Walgreens is on a mission to attain provider status for its pharmacists.
An abundance of research has concluded that patients crave and care improves with broader scopes of practice for pharmacists. It's an uphill battle though as some organizations lobby against scope expansions.
Walgreens, the nation's second largest pharmacy company (behind CVS), is going full steam ahead to grow job descriptions for its 26,000-some pharmacists.
Mary Langowski, Walgreens Boots Alliance's executive vice president and U.S. healthcare president, said pharmacists are well positioned to take on extra duties and tackle obstacles made by workforce shortages.
She raised the example of blood pressure screenings, reasoning that it makes more sense for pharmacists to take on this role than primary care physicians, who are already burnt out.
"To the extent we can create better, faster, cheaper pharmacy operations, so that our pharmacists can do more and more and more, that's the ideal state," Ms. Langowski said at AHIP's 2024 conference in Las Vegas.
Before this "ideal state" can come alive, advocates for expanding pharmacist scopes of practice have to first contend with regulatory and reimbursement constraints. Some organizations argue that physicians have more training in clinical settings than pharmacists, but Ms. Langowski said it isn't an either/or, but a both/and.

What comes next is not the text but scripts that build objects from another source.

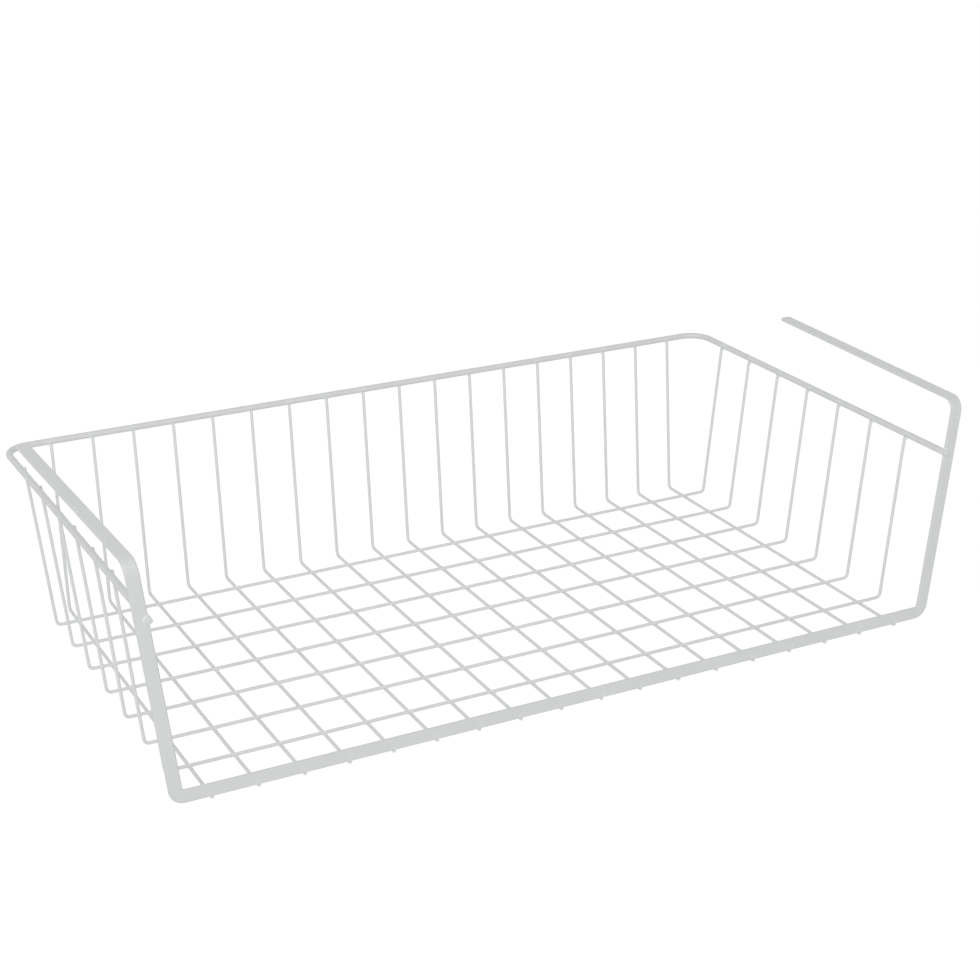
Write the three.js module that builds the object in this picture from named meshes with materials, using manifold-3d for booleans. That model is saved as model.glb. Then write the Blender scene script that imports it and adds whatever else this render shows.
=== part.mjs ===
// An under shelf basket of coated steel. A flat strip is bent into the front bar, two uprights
// and two arms that lie on a shelf. A round rim wire is let into the uprights' inner edges, and
// a grid of thin wires, bent up at the sides and the back, is welded inside both of them.
// Lengths are in millimetres and angles in degrees. X runs to the right, Y to the back, Z up.

import * as THREE from 'three';
import { mergeVertices } from 'three/addons/utils/BufferGeometryUtils.js';
import Module from 'manifold-3d';

// Stock, measured over the coating
const gridWireDiameter = 1.9;
const rimWireDiameter = 3.8;
const stripWidth = 7.4;
const stripThickness = 2;
const stripEdgeRadius = 0.6;

// Grid of the floor, the sides and the back
const longWireCount = 18;
const longWirePitch = 25;
const floorSideMargin = 13.7;
const crossWireCount = 7;
const firstCrossWireBehindBar = 32.4;
const lastCrossWireBeforeBackBend = 21.8;

// Basket, measured from the bar's middle plane and from the lowest face of the floor
const basketDepth = 260.4;
const rimHeight = 105.1;
const rimFrontNarrowing = 0.7;
const sideLean = 5.9;
const backLean = 4.8;
const uprightLean = 6.45;

// Arms, with their reach behind the bar and the clear height for a shelf board under them
const shelfGap = 27.8;
const armReach = 175.5;
const armSplay = 3.7;
const armRise = 1.5;

// Bends, as radii of a wire's axis or of the strip's inner face or edge
const gridBendRadius = 3;
const rimCornerRadius = 14;
const barCornerInsideRadius = 1.2;
const armBendInsideRadius = 6.5;
const armTipCornerRadius = 2.4;

// Welded joints
const weldGap = 0.1;
const rimSeatDepth = 2.4;
const rimSeatGap = 0.3;
const rimEndProud = 1.7;
const riserTopBelowRimTop = 2.5;
const longWireFrontInset = 0.9;
const cutterOverrun = 2;

// Facets
const gridWireSides = 12;
const rimWireSides = 16;
const stripEdgeSteps = 2;
const gridBendSteps = 6;
const rimCornerSteps = 8;
const barCornerSteps = 8;
const armBendSteps = 9;
const armTipSteps = 5;

// Heights of the three layers that lie on each other
const gridWireRadius = gridWireDiameter / 2;
const rimWireRadius = rimWireDiameter / 2;
const longWireZ = gridWireRadius;
const crossWireZ = longWireZ + gridWireDiameter + weldGap;
const barZ = longWireZ + gridWireRadius + weldGap + stripWidth / 2;

// Half widths and depths that follow from the grid outwards
const sideSlope = Math.tan(THREE.MathUtils.degToRad(sideLean));
const backSlope = Math.tan(THREE.MathUtils.degToRad(backLean));
const riserToRim = gridWireRadius + rimWireRadius + weldGap;
const floorHalfWidth = (longWireCount - 1) * longWirePitch / 2 + floorSideMargin;
const sideRiserHalfWidth = floorHalfWidth + (rimHeight - crossWireZ) * sideSlope;
const rimHalfWidth = sideRiserHalfWidth + riserToRim * Math.hypot(1, sideSlope);
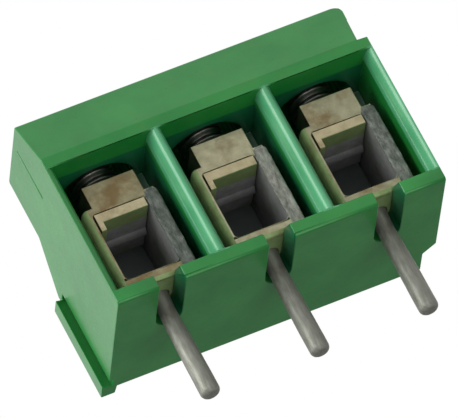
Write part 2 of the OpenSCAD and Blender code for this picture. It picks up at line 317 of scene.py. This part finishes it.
def with_parts(faces):
    """Faces with their corners and edges, each once."""
    corners = dict.fromkeys(v for f in faces for v in f.verts)
    edges = dict.fromkeys(e for f in faces for e in f.edges)
    return [*corners, *edges, *faces]


def cut_across(shape, axis, places):
    """Cuts the whole shape along planes across an axis, without taking anything away."""
    normal = unit(axis)
    for place in places:
        bmesh.ops.bisect_plane(shape, geom=everything(shape), plane_co=normal * place,
                               plane_no=normal, dist=CUT_SNAP)


def finish_piece(shape, name, node, body, slot, *materials, origin=Vector((0, 0, 0))):
    """Makes a piece from a shape drawn from an origin, kept inside its CAD node's box.

    It stands for that node, moves with the body and takes the materials given; the slot is not
    used.
    """
    low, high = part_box(node)
    for vert in shape.verts:
        for i in range(3):
            vert.co[i] = min(max(vert.co[i], low[i] - origin[i]), high[i] - origin[i])
    shape.normal_update()
    for face in shape.faces:
        face.smooth = True
    for edge in shape.edges:
        edge.smooth = not edge.is_manifold or edge.calc_face_angle() < math.radians(SMOOTH_BELOW)
    mesh = bpy.data.meshes.new(name)
    shape.to_mesh(mesh)
    shape.free()
    for material in materials:
        mesh.materials.append(material)
    piece = bpy.data.objects.new(name, mesh)
    piece.location = origin
    scene.collection.objects.link(piece)
    shading = piece.modifiers.new("even_shading", "WEIGHTED_NORMAL")
    shading.keep_sharp = True
    shading.weight = 90
    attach(piece, body)
    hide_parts(node)
    return piece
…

"We want to partner with physicians," she said. "This is all totally complimentary to the rest of the activity that's going on in the healthcare system."
"There's a lot of old paradigms out there, and a lot of old regulatory regimes and a lot of entrenched interests that are making it difficult for us to make progress on that, but we're gonna keep fighting on it," Ms. Langowski said. "It's so important for us to kind of crack that open for pharmacists."